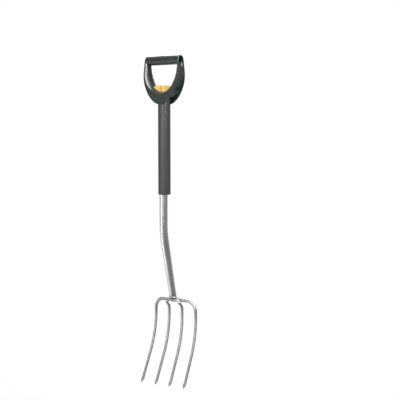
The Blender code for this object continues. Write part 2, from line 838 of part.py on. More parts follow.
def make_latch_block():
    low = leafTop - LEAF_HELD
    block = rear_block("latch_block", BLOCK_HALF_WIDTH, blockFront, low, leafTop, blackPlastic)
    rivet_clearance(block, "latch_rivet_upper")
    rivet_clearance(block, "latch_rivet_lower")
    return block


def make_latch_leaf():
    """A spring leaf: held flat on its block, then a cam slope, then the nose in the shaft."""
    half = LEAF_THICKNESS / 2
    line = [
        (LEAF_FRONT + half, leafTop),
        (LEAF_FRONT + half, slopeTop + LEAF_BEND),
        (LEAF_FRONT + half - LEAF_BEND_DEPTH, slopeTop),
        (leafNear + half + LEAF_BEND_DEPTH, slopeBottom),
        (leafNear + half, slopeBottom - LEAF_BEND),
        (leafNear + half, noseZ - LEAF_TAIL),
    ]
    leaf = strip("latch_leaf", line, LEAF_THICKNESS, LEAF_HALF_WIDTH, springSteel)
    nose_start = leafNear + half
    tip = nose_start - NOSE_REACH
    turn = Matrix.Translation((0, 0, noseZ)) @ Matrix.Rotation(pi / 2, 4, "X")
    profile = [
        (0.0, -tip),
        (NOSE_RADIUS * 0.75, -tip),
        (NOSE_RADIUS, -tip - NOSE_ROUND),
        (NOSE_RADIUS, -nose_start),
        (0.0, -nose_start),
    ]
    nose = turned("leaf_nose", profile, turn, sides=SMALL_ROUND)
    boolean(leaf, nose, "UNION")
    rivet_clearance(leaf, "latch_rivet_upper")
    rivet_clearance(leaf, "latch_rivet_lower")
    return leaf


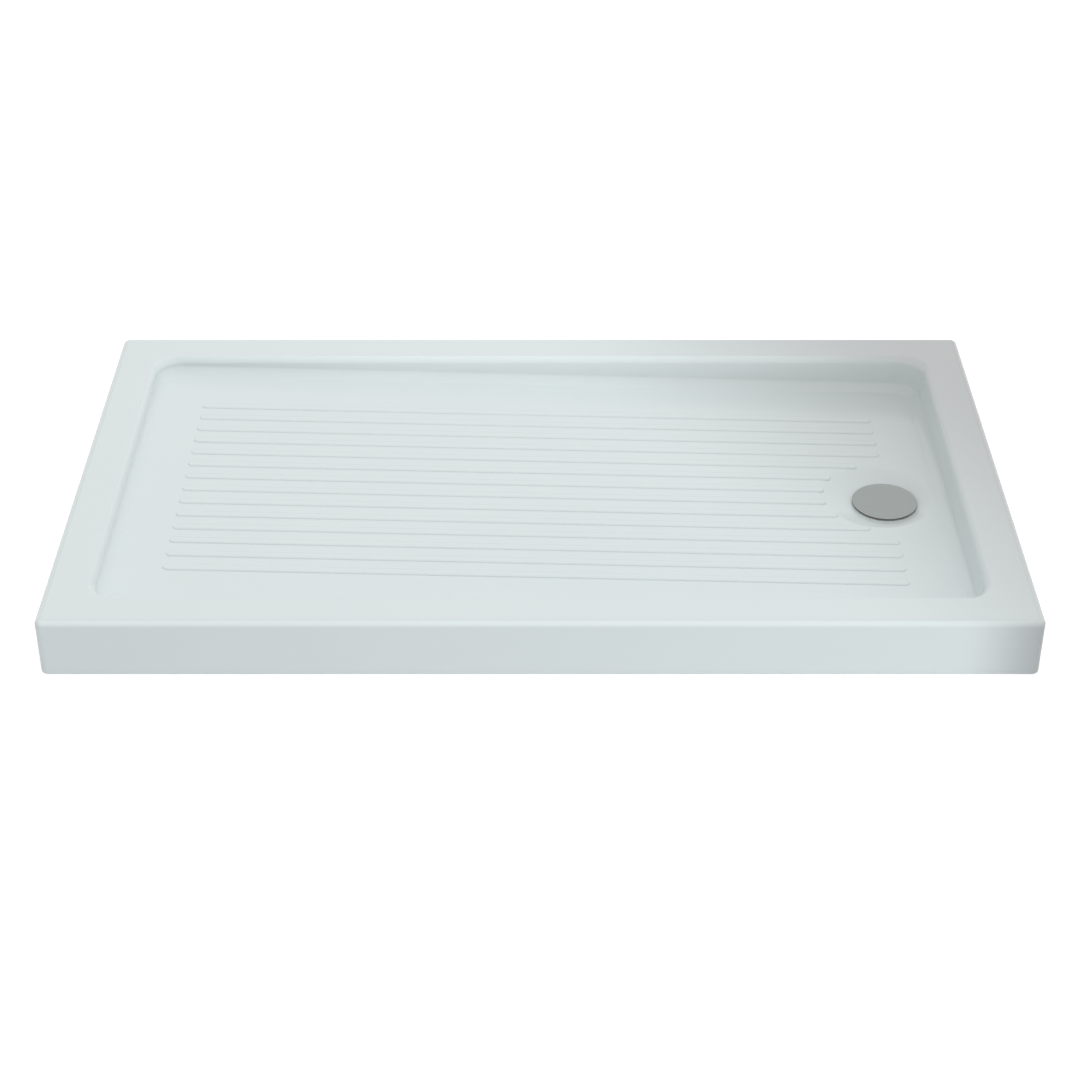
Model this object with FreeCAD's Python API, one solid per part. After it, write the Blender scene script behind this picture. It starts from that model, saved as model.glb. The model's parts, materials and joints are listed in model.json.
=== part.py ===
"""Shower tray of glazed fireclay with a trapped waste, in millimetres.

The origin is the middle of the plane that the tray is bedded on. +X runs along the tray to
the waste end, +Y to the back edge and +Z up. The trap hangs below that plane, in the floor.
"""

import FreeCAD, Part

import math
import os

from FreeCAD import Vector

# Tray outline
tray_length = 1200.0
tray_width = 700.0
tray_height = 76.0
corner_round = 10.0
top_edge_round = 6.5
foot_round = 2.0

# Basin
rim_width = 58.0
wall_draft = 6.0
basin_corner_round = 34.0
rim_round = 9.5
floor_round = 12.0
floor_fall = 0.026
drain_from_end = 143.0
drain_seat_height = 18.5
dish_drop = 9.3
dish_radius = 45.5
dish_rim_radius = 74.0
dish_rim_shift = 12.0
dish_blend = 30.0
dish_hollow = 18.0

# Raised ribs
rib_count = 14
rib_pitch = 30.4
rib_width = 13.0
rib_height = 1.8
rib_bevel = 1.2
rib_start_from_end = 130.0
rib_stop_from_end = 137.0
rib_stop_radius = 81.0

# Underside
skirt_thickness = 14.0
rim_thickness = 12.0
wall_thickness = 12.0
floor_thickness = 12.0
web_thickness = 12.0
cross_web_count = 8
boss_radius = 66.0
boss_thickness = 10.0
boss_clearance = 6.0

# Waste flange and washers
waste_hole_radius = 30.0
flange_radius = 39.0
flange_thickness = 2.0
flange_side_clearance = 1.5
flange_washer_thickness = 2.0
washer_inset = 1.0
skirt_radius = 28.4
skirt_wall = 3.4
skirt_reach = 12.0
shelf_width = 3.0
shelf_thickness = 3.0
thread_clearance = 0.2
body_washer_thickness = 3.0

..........

The request:
Go over the records above and tally the lines with the word "that" in them. Give the number alone.

Solution for this exercise:
3